**GIVEN INSTRUCTION**
Quote the lines that run from the line containing "hd = hd.cut(cyl_x(1.52, -20, 20, 0, 301.0))" down to the line containing "imported = [obj". Include both of those lines, reproduce each exactly, and omit everything else.

-- begin AVAILABLE DATA --

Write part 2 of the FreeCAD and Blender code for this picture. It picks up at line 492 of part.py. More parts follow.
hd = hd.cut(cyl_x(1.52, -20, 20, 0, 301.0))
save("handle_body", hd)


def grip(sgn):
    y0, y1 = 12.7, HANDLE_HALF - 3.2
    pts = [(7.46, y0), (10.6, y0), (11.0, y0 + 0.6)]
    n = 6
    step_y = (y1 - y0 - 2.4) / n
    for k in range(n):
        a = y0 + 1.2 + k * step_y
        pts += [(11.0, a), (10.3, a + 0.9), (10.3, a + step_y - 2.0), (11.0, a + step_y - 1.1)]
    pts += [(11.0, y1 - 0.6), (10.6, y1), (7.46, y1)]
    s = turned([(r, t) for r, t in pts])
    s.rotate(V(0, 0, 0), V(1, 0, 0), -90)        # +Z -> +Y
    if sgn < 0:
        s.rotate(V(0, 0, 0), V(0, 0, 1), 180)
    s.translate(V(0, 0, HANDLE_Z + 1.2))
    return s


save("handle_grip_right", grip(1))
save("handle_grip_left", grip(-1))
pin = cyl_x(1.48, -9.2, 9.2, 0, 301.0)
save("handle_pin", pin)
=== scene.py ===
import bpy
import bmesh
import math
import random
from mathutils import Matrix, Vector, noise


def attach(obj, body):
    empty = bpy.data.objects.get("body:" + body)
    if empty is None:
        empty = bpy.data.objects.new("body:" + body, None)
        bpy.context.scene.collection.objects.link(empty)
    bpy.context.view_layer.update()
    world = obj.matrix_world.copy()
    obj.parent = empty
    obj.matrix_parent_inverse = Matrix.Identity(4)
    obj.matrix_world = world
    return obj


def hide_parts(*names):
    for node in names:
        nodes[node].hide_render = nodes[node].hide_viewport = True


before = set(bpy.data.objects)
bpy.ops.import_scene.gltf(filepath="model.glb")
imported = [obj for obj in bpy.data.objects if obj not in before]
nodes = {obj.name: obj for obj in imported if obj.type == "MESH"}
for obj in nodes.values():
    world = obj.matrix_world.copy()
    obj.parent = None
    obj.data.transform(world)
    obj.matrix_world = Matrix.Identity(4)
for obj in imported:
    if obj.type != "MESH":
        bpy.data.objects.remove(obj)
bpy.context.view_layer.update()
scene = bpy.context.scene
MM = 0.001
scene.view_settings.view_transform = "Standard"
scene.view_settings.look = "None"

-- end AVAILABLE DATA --
-- begin AVAILABLE DATA --

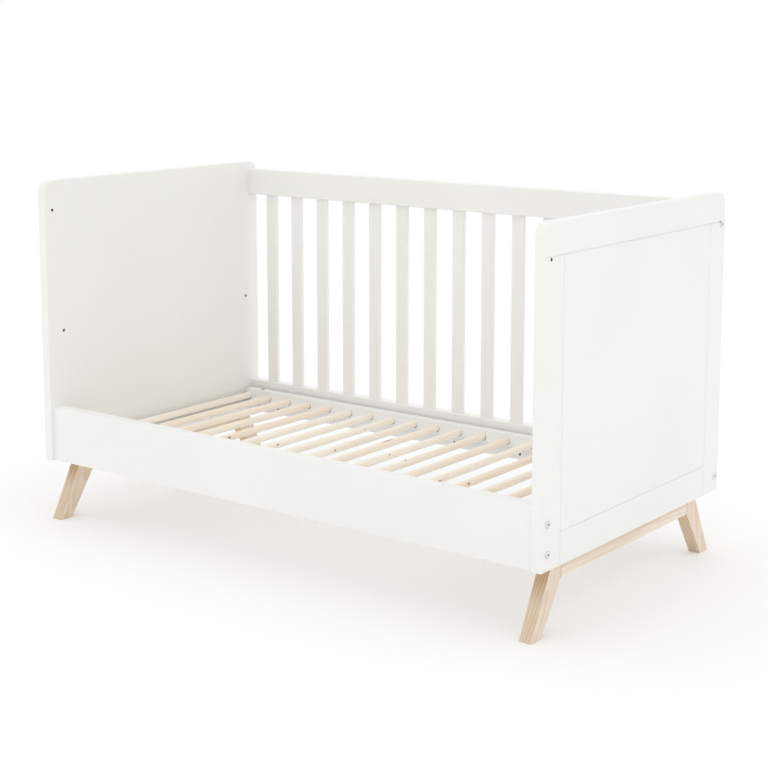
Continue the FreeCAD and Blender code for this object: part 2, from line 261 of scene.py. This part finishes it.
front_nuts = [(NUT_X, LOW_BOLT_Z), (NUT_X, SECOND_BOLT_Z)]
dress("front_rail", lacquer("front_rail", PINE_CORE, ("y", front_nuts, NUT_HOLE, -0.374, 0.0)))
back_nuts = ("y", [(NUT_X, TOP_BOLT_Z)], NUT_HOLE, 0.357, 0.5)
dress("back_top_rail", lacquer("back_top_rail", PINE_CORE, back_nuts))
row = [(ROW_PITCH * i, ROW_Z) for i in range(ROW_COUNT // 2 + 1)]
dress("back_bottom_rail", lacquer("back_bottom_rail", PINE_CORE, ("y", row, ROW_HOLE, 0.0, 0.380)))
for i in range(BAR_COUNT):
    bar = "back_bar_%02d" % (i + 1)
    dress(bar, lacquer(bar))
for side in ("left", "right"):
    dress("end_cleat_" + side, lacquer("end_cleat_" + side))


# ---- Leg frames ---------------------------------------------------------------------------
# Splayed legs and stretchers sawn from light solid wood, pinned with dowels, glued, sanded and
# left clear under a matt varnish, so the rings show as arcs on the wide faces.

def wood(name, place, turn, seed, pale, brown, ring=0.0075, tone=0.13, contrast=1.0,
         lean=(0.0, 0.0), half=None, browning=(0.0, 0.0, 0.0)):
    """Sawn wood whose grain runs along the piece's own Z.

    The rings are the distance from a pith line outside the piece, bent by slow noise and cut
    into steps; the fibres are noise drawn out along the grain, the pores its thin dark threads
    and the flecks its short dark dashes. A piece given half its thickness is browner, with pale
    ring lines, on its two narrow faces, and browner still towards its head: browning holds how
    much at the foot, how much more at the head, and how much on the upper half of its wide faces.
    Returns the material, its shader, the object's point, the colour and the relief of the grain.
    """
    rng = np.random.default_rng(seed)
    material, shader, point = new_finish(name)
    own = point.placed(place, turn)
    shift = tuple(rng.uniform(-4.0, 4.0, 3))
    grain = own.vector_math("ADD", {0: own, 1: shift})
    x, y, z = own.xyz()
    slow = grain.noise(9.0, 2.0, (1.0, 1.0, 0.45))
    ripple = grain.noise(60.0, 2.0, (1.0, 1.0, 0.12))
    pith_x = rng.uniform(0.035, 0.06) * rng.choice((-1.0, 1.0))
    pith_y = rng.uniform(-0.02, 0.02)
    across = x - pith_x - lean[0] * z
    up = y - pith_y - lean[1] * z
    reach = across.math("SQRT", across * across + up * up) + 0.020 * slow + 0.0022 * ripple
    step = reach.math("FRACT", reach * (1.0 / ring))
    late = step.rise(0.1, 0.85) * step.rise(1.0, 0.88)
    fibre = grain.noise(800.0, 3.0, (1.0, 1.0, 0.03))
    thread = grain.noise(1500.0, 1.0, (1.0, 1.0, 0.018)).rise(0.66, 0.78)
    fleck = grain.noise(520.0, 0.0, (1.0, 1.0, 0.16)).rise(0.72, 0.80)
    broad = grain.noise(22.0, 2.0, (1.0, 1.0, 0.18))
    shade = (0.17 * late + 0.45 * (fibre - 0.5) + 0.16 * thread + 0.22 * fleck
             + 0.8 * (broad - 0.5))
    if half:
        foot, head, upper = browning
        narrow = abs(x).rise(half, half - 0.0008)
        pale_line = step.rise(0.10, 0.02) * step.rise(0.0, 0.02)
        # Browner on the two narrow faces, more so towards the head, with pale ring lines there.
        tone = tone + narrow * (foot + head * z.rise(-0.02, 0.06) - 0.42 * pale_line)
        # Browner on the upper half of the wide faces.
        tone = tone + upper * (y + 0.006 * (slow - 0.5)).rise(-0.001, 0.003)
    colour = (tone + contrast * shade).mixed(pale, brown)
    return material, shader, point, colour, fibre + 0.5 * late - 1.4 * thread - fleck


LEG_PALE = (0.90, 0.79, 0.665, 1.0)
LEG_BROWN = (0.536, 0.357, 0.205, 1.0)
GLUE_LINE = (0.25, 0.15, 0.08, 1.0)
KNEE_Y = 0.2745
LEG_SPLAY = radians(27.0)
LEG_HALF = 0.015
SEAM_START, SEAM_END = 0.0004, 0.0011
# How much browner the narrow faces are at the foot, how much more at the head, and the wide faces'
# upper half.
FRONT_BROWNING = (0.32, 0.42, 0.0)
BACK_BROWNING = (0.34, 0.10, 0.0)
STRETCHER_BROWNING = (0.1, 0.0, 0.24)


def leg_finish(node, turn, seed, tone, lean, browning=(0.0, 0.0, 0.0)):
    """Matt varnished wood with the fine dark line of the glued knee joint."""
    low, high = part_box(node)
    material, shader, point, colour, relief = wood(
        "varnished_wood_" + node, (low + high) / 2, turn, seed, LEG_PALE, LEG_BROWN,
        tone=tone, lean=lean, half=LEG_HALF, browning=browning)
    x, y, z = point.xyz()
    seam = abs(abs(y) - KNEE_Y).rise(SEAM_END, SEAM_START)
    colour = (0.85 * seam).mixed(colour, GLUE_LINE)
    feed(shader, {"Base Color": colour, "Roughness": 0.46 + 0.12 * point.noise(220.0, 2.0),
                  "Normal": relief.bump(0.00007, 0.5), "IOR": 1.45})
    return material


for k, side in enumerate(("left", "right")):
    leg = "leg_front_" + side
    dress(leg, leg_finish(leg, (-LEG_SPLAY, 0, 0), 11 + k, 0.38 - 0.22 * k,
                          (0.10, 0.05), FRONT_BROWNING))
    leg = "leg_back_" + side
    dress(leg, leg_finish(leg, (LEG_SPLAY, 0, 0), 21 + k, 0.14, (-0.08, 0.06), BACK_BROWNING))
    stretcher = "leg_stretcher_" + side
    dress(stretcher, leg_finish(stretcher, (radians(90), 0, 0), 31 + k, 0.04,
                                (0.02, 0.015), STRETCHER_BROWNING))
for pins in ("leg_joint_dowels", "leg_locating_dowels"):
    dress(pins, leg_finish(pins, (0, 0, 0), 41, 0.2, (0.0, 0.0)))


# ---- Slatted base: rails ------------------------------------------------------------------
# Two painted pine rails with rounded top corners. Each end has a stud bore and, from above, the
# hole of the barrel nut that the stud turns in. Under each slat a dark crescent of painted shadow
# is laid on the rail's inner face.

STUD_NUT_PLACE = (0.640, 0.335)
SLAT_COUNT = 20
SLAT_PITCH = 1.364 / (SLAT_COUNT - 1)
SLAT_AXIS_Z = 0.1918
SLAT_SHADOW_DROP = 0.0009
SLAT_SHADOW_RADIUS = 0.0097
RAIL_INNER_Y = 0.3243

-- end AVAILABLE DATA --

**RESULT**
hd = hd.cut(cyl_x(1.52, -20, 20, 0, 301.0))
save("handle_body", hd)


def grip(sgn):
    y0, y1 = 12.7, HANDLE_HALF - 3.2
    pts = [(7.46, y0), (10.6, y0), (11.0, y0 + 0.6)]
    n = 6
    step_y = (y1 - y0 - 2.4) / n
    for k in range(n):
        a = y0 + 1.2 + k * step_y
        pts += [(11.0, a), (10.3, a + 0.9), (10.3, a + step_y - 2.0), (11.0, a + step_y - 1.1)]
    pts += [(11.0, y1 - 0.6), (10.6, y1), (7.46, y1)]
    s = turned([(r, t) for r, t in pts])
    s.rotate(V(0, 0, 0), V(1, 0, 0), -90)        # +Z -> +Y
    if sgn < 0:
        s.rotate(V(0, 0, 0), V(0, 0, 1), 180)
    s.translate(V(0, 0, HANDLE_Z + 1.2))
    return s


save("handle_grip_right", grip(1))
save("handle_grip_left", grip(-1))
pin = cyl_x(1.48, -9.2, 9.2, 0, 301.0)
save("handle_pin", pin)
=== scene.py ===
import bpy
import bmesh
import math
import random
from mathutils import Matrix, Vector, noise


def attach(obj, body):
    empty = bpy.data.objects.get("body:" + body)
    if empty is None:
        empty = bpy.data.objects.new("body:" + body, None)
        bpy.context.scene.collection.objects.link(empty)
    bpy.context.view_layer.update()
    world = obj.matrix_world.copy()
    obj.parent = empty
    obj.matrix_parent_inverse = Matrix.Identity(4)
    obj.matrix_world = world
    return obj


def hide_parts(*names):
    for node in names:
        nodes[node].hide_render = nodes[node].hide_viewport = True


before = set(bpy.data.objects)
bpy.ops.import_scene.gltf(filepath="model.glb")
imported = [obj for obj in bpy.data.objects if obj not in before]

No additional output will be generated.